**Written problem**
Within the material below, find each line bearing the word "part" and present it.

**Information shown**
--- Begin ---
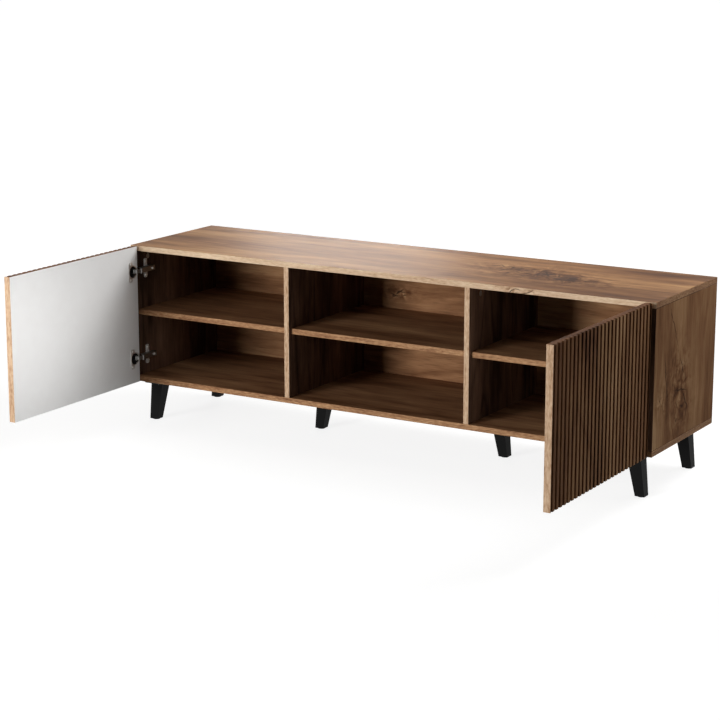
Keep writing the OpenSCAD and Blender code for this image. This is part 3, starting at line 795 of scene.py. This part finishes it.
# screws: one of each kind is made, then copied to the places of the CAD screws
screws = {
    # node: radius and height of the head, radius of the shank and length of the whole screw, how far
    # the head's rim is rounded, and where the head faces
    "mounting_plate_screws": {
        "head": (0.005, 0.0015), "shank": (0.0025, 0.0155), "crown": 0.0009, "faces": "middle",
    },
    "hinge_arm_screws": {
        "head": (0.004, 0.0015), "shank": (0.002, 0.0112), "crown": 0.0009, "faces": "middle",
    },
    "left_cup_screws": {
        "head": (0.0035, 0.001), "shank": (0.00175, 0.0135), "crown": 0.0006, "faces": "middle",
    },
    "right_cup_screws": {
        "head": (0.0035, 0.001), "shank": (0.00175, 0.0135), "crown": 0.0006, "faces": "middle",
    },
    "leg_plate_screws": {
        "head": (0.004, 0.0022), "shank": (0.002, 0.016), "crown": 0.0004, "faces": "down",
    },
}
screwShape = {
    "facets": 32,
    "crownSteps": 4,
    "tip": (0.0015, 0.3),        # length of the point, and its end as a share of the shank
    "cross": (1.15, 0.24, 1.3),  # length and width in head radii, and depth in head heights
    "turn": 37,                  # degrees that each cross stands askew of the one before
}


def selectOnly(made, edges=None, faces=None):
    # leaves one set of a mesh's edges or faces selected, and the piece in edit mode
    bpy.ops.object.mode_set(mode="EDIT")
    bpy.context.tool_settings.mesh_select_mode = (False, edges is not None, faces is not None)
    bpy.ops.mesh.select_all(action="DESELECT")
    bpy.ops.object.mode_set(mode="OBJECT")
    for part, choose in ((made.data.edges, edges), (made.data.polygons, faces)):
        for each in part:
            if choose is not None:
                each.select = choose(each)
    bpy.ops.object.mode_set(mode="EDIT")


def crossScrew(head, shank, crown):
    # its axis is Z and the top of its head is at the origin; the shank is drawn out of the head's
    # underside and narrows at its tip
    radius, height = head
    tip, narrow = screwShape["tip"]
    bpy.ops.mesh.primitive_cylinder_add(
        vertices=screwShape["facets"], radius=radius, depth=height, location=(0, 0, -height / 2),
    )
    made = bpy.context.object
    selectOnly(made, faces=lambda face: face.normal[2] < -square)
    bpy.ops.mesh.inset(thickness=radius - shank[0])
    bpy.ops.mesh.extrude_region_move(TRANSFORM_OT_translate={"value": (0, 0, -(shank[1] - height - tip))})
    bpy.ops.mesh.extrude_region_move(TRANSFORM_OT_translate={"value": (0, 0, -tip)})
    bpy.ops.transform.resize(value=(narrow, narrow, 1.0))
    bpy.ops.object.mode_set(mode="OBJECT")
    verts = made.data.vertices
    rim = height / 2 - touching
    selectOnly(made, edges=lambda edge: all(verts[i].co[2] > rim for i in edge.vertices))
    bpy.ops.mesh.bevel(offset=crown, segments=screwShape["crownSteps"], affect="EDGES")
    bpy.ops.object.mode_set(mode="OBJECT")
    length, width, depth = screwShape["cross"]
    for turn in (0, 90):
        bpy.ops.mesh.primitive_cube_add(
            size=1, rotation=(0, 0, math.radians(turn)),
            scale=(radius * length, radius * width, height * depth),
        )
        slotBox = bpy.context.object
        bpy.context.view_layer.objects.active = made
        cut = made.modifiers.new("cross", "BOOLEAN")
        cut.object = slotBox
        bpy.ops.object.modifier_apply(modifier=cut.name)
        bpy.data.objects.remove(slotBox)
    return made


def screwPlaces(node, faces):
    # the top of each CAD screw's head, and the way it looks
    copyOf(node, node + "_places")
    bpy.ops.mesh.separate(type="LOOSE")
    places = []
    for part in list(bpy.context.selected_objects):
        low, high = boxOf(part)
        middle = (low + high) / 2
        facing = Vector((-math.copysign(1, middle[0]), 0, 0))
        if faces == "down":
            facing = Vector((0, 0, -1))
        reach = abs((high - low).dot(facing)) / 2
        places.append((middle + facing * reach, facing))
        bpy.data.objects.remove(part)
    return places


def setScrews(screw, places):
    # a copy of the screw at each place, all joined to one piece
    copies = []
    for count, (top, facing) in enumerate(places):
        made = screw.copy()
        made.data = screw.data.copy()
        bpy.context.collection.objects.link(made)
        made.location = top
        turn = Quaternion((0, 0, 1), math.radians(screwShape["turn"] * count))
        made.rotation_euler = (facing.to_track_quat("Z", "Y") @ turn).to_euler()
        copies.append(made)
    bpy.data.objects.remove(screw)
    bpy.ops.object.select_all(action="DESELECT")
    for made in copies:
        made.select_set(True)
    bpy.context.view_layer.objects.active = copies[0]
    bpy.ops.object.join()
    bpy.ops.object.transform_apply(location=True, rotation=True, scale=True)
    return bpy.context.object


for node, kind in screws.items():
    places = screwPlaces(node, kind["faces"])
    made = setScrews(crossScrew(kind["head"], kind["shank"], kind["crown"]), places)
    made.name = node + "_cross"
    made.data.name = made.name
    made.data.materials.append(finishes["nickel"])
    bpy.ops.object.shade_smooth_by_angle(angle=math.radians(35))
    finishPiece(made, node)
print("screws made:", len(screws), "kinds")

# the other fittings keep their CAD shape and take a finish; the links and pins take the darker steel,
# painted shade
fittings = {
    "nickel": ["back_nails", "shelf_supports", "cam_bolts", "leg_bolts", "base_screws"],
    "shadedSteel": ["left_hinge_links", "right_hinge_links", "left_cup_pins", "right_cup_pins", "arm_pins"],
    "zinc": ["cam_housings"],
    "beech": ["dowels"],
    "blackNylon": ["leg_plates", "leg_glides"],
}
for finish, members in fittings.items():
    for node in members:
        nodes[node].data.materials.clear()
        nodes[node].data.materials.append(finishes[finish])
print("fittings finished")


# floor and light: a pale floor that shows white, with the stand's own soft shadow
def seenDirectly(tree):
    # 1 for rays from the camera and for mirror and glass rays, so that metal shows the same background
    paths = addNode(tree, "ShaderNodeLightPath").node.outputs
    seen = paths["Is Camera Ray"]
    for kind in ("Is Glossy Ray", "Is Transmission Ray"):
        seen = addNode(tree, "ShaderNodeMath", {"operation": "MAXIMUM"}, {0: seen, 1: paths[kind]})
    return seen


studio = {
    "floorSize": 60.0,
    "floorColor": "#959594",
    "floorRoughness": 0.9,
    "floorWhite": (0.84, 1.0),  # how white the floor looks by itself, near the stand and far from it
    "floorReach": (1.3, 3.2),   # metres from the stand's middle between which it changes
    "ambient": 0.02,
    "softboxes": [
        # name, place, aimed at, width, depth, spread in degrees, power in watts
        ("overhead", (-0.35, 0.35, 1.35), (-0.35, 0.25, 0.5), 1.0, 0.5, 180, 5.0),
        ("overRear", (1.05, 1.2, 1.75), (-0.3, 0.0, 0.5), 1.4, 0.8, 180, 33.0),
        ("frontTop", (-0.3, -2.6, 2.2), (0.0, 0.1, 0.4), 1.6, 1.0, 180, 11.0),
        ("frontStrip", (-1.75, -4.85, 0.9), (0.0, 0.1, 0.3), 1.5, 1.8, 180, 240.0),
        ("doorFill", (-0.15, -0.75, 0.55), (-0.785, -0.42, 0.32), 0.4, 0.4, 60, 0.55),
        ("backLeft", (-1.68, 2.7, 1.1), (0.0, 0.3, 0.5), 0.8, 0.5, 180, 14.5),
        ("backRight", (2.6, 2.0, 1.5), (0.3, 0.2, 0.4), 1.4, 1.0, 180, 7.0),
    ],
}
bpy.ops.mesh.primitive_plane_add(size=studio["floorSize"], location=(0, 0, 0))
floor = bpy.context.object
floor.name = "studio_floor"
floorMaterial, tree, shader = newMaterial("studio_floor_white")
shader.inputs["Base Color"].default_value = linear(studio["floorColor"])
shader.inputs["Roughness"].default_value = studio["floorRoughness"]
shader.inputs["Specular IOR Level"].default_value = 0.0
place = addNode(tree, "ShaderNodeTexCoord", out="Object")
far = addNode(tree, "ShaderNodeVectorMath", {"operation": "LENGTH"}, {0: place}, out="Value")
white = addNode(
    tree, "ShaderNodeMapRange",
    {
        "From Min": studio["floorReach"][0], "From Max": studio["floorReach"][1],
        "To Min": studio["floorWhite"][0], "To Max": studio["floorWhite"][1],
    },
    {0: far},
)
white = addNode(tree, "ShaderNodeMath", {"operation": "MULTIPLY"}, {0: white, 1: seenDirectly(tree)})
glow = addNode(tree, "ShaderNodeEmission", links={"Strength": white})
both = addNode(tree, "ShaderNodeAddShader", links={0: shader.outputs[0], 1: glow})
tree.links.new(both, tree.nodes["Material Output"].inputs["Surface"])
floor.data.materials.append(floorMaterial)

world = bpy.data.worlds.new("studio_world")
bpy.context.scene.world = world
world.use_nodes = True
tree = world.node_tree
level = addNode(tree, "ShaderNodeMapRange", {"To Min": studio["ambient"]}, {0: seenDirectly(tree)})
tree.links.new(level, tree.nodes["Background"].inputs["Strength"])
tree.nodes["Background"].inputs["Color"].default_value = (1, 1, 1, 1)

for name, place, aim, width, depth, spread, power in studio["softboxes"]:
    bpy.ops.object.light_add(type="AREA", location=place)
    light = bpy.context.object
    light.name = name
    light.data.shape = "RECTANGLE"
    light.data.size = width
    light.data.size_y = depth
    light.data.spread = math.radians(spread)
    light.data.energy = power
    light.visible_camera = False
    light.rotation_euler = (Vector(aim) - Vector(place)).to_track_quat("-Z", "Y").to_euler()
print("studio ready")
--- End ---
**The response**
Keep writing the OpenSCAD and Blender code for this image. This is part 3, starting at line 795 of scene.py. This part finishes it.
    for part, choose in ((made.data.edges, edges), (made.data.polygons, faces)):
        for each in part:
    for part in list(bpy.context.selected_objects):
        low, high = boxOf(part)
        bpy.data.objects.remove(part)